Ignoring how much low-end affects compression - Bass carries energy. A kick can trigger 6 dB of gain reduction on its own.
Overcompressing anyway - If your threshold is too low and your ratio is too high, the sidechain filter won’t save you. Keep it subtle (1.5–4:1 ratio, ≤6 dB reduction).
Applying it blindly across genres - Not every mix needs aggressive sidechain filtering. Trust your ears.
Forgetting to A/B test - Always compare with and without the filter to hear how it’s shaping your dynamic response.
Not automating - Static settings don’t always suit tracks with evolving arrangements. Adapt the filter to follow the energy.
Bonus: Other Places to Use It
While the SSL Bus Compressor 2 only gives you a high-pass filter for the sidechain, that alone can be hugely effective beyond the master bus.
Drum buses - Filtering out the kick lets the compressor respond more to the snare and overheads, which often gives a tighter groove without the whole kit ducking every time the kick lands.
Parallel compression - On a drum or instrument group, a subtle high-pass in the sidechain can keep the compression focused and musical.
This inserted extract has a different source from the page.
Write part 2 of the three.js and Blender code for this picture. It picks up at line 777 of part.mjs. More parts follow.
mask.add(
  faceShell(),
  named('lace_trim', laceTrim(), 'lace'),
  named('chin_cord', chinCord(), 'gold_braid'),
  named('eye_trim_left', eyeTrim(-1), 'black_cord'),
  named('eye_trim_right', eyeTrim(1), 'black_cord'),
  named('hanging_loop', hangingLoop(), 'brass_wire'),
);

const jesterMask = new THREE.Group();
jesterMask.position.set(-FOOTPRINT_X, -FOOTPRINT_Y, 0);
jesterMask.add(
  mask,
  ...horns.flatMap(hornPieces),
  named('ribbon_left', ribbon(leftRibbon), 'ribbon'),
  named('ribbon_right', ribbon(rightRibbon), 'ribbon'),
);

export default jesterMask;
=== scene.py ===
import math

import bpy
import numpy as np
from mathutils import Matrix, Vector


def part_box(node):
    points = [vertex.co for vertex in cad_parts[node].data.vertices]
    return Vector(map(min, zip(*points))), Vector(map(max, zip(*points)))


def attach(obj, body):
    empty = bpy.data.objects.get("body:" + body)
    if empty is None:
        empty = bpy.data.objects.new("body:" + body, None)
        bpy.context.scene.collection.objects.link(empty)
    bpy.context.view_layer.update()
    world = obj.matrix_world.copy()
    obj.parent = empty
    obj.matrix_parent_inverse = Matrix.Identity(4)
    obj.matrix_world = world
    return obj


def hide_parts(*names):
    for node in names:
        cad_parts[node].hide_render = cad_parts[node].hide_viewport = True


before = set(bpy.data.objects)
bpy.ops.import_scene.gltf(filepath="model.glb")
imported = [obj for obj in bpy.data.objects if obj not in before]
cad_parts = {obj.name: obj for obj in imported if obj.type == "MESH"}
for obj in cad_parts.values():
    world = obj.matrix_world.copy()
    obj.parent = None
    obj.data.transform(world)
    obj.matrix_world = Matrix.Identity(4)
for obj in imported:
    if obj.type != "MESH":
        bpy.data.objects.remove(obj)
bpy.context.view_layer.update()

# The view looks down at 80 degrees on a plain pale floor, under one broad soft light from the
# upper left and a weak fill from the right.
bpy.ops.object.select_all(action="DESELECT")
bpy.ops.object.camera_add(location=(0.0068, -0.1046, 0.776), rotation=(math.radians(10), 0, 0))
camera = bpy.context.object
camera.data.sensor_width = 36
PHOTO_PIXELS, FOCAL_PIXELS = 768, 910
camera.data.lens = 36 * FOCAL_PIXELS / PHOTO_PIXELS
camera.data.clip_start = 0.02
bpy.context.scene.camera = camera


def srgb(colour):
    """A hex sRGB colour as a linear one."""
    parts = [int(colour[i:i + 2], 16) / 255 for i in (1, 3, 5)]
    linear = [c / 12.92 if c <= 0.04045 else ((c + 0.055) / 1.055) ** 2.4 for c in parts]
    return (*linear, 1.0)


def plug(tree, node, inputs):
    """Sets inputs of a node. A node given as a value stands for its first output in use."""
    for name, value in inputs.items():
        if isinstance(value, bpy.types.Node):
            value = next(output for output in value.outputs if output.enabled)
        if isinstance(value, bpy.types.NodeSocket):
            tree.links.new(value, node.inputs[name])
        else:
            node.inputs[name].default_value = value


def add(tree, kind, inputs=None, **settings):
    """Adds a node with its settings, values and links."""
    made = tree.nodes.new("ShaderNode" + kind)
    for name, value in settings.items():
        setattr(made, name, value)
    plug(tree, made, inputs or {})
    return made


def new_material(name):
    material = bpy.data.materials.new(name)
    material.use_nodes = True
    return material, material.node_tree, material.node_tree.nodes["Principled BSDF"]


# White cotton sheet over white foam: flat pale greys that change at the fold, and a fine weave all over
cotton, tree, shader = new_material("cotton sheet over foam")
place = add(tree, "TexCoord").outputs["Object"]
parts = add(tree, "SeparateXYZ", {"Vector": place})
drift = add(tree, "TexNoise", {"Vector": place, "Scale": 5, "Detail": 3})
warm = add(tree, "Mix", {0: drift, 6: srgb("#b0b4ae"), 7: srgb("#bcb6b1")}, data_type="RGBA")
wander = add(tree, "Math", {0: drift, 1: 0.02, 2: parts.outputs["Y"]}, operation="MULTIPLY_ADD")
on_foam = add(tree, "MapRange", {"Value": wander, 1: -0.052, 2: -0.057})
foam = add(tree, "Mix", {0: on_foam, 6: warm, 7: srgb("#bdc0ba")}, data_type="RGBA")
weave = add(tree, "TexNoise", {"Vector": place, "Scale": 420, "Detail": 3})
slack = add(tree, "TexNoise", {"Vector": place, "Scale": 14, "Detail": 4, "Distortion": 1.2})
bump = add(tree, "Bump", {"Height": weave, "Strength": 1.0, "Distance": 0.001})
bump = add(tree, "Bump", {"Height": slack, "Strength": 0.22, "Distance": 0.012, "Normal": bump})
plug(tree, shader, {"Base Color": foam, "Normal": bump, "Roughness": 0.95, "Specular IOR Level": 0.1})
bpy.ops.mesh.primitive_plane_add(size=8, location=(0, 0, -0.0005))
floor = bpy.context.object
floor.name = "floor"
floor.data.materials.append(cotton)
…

Bass-heavy subgroups - If a synth bass and a kick are sharing a bus, the HPF helps prevent the kick from driving all the compression.

More advanced compressors (like FabFilter Pro-C 2) offer full sidechain EQs where you can also tame high frequencies - but with the SSL, you’re working specifically with low-end filtering to control how the compressor reacts.
Final Thoughts
The sidechain filter on the master bus compressor is one of those subtle controls that separates clean, controlled mixes from squashed, energy-drained ones. It’s not just a technical trick - it’s a musical decision.
Used well, it keeps your mix breathing, lets the groove shine through, and gives you that polished “glue” without killing the dynamics.
It’s not about what it changes. It’s about what it protects.